I am looking at a problem and wondering something... here is the question
If $K \subseteq L$ are fields, show that for any $a$, that $[L(a):L] \leq [K(a):K]$
Now, one thing that bothers me; is this a simple extension? If it is, I may have solved it. Why I cannot be sure is because it is not stated that $a \in L$ which I think is a part of the definition of a simple extension.
My solution uses the following proposition
Let $K(a):K$ be a simple extension. If it is transcendental then $[K(a):K]= \infty$. If it is algebraic then $[K(a):K]=\partial{m}$ where $m$ is the minimal polynomial of $a$ over $K$.
Then, I can consider a few cases(my solution)
It is either that a minimal polynomial exists o not. If a minimal polynomial $m$ exists in $K$, then since $K \subseteq L$, it also exists in $L$. Then the degrees will be equal; $\partial{m}$.
If $m$ is in $L$, then either that $m \in K$ or $m \notin K$. So $[K(a):K] \geq \partial{m}$ and hence the inequality is satisfied.
If no such $m$ exists for both $K,L$, then $a$ is transcendental and the degree is $\infty$ and thus inequality is still satisfied.

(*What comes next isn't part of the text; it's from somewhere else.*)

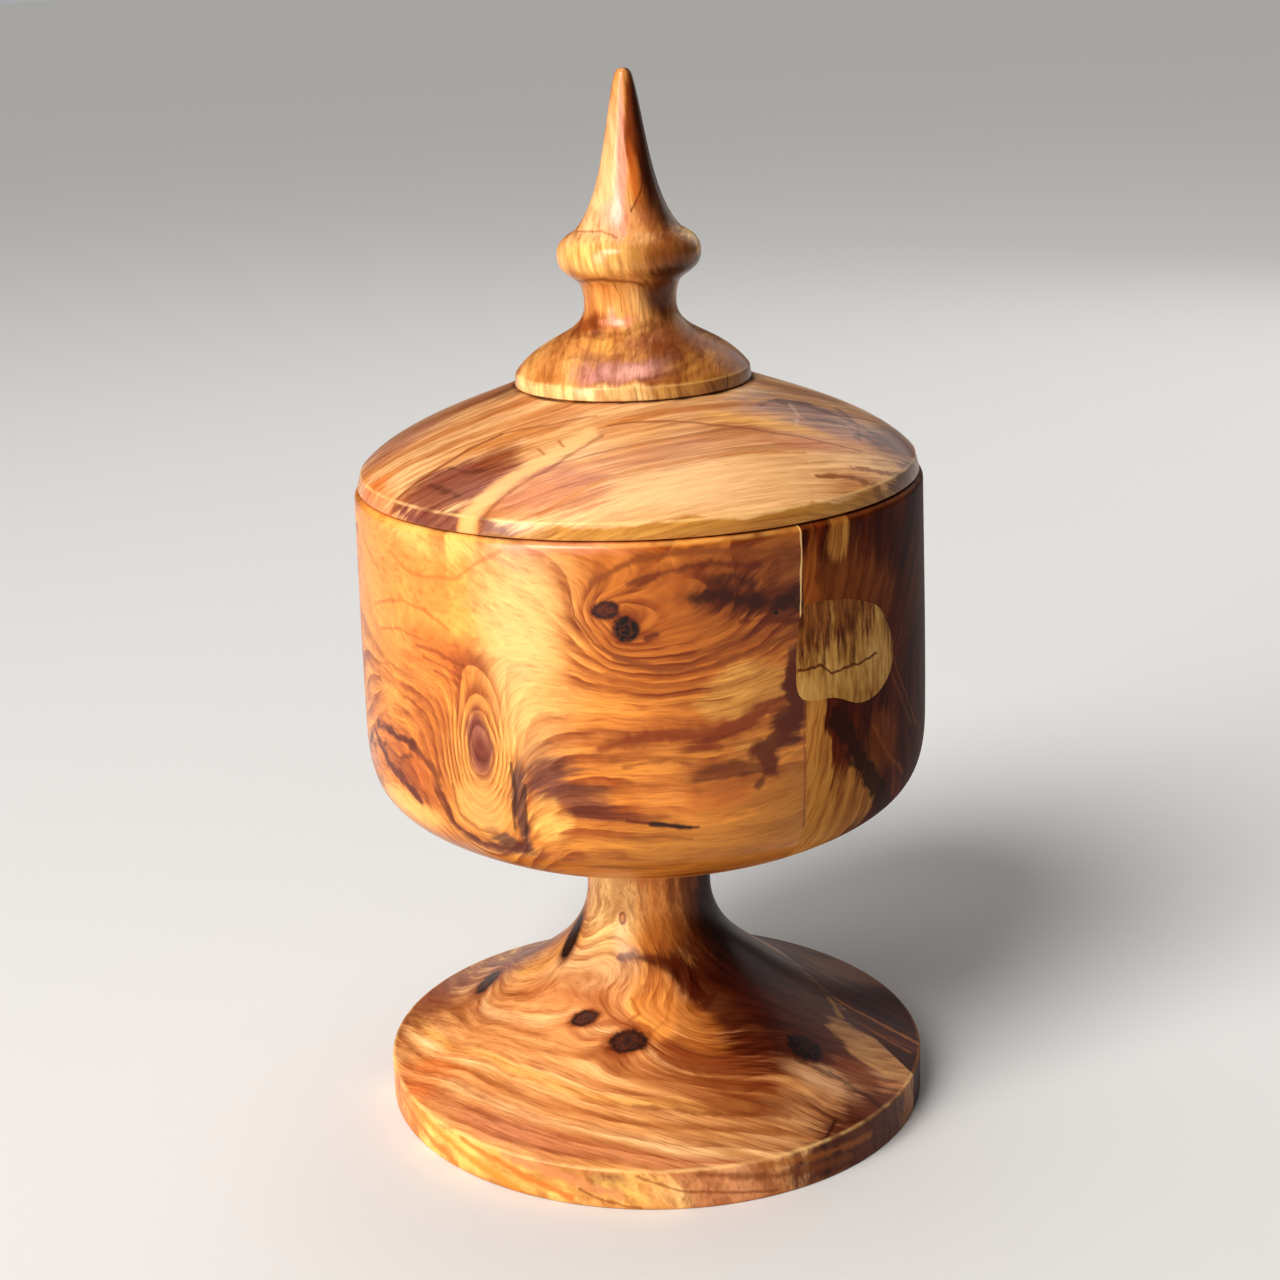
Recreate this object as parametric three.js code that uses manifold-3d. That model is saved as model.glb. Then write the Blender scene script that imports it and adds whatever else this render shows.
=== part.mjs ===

It cannot be that $m$ exists in $K$ but not in $L$, so we have considered all possible cases and shown that the inequality is true for each. Hence proven.
If this isn't a simple extension, then I am out of ideas. Can someone either tell me if my attempt is wrong or correct? If wrong, what can I do to solve it?
$\newcommand{\Q}{\mathbb{Q}}$$\newcommand{\R}{\mathbb{R}}$You are wrong on one point. Suppose $a$ is algebraic over $K$. Consider the minimal polynomial $f \in K[x]$ of $a$ over $K$.
Since $K \subseteq L$, we have $0 \ne f \in K[x] \subseteq L[x]$, so $a$ is also algebraic over $L$.
But the minimal polynomial $g \in L[x]$ of $a$ over $L$ could be different from $f$. All you can say that $x - a \mid g \mid f$, where the first divisibility is meant in $L(a)[x]$.
As an example, let $K = \Q$, $L = \R$ and $a = \sqrt{2}$. Then the minimal polynomial of $a$ over $K$ is $x^{2} - 2$, but over $L$ is $x - \sqrt{2}$.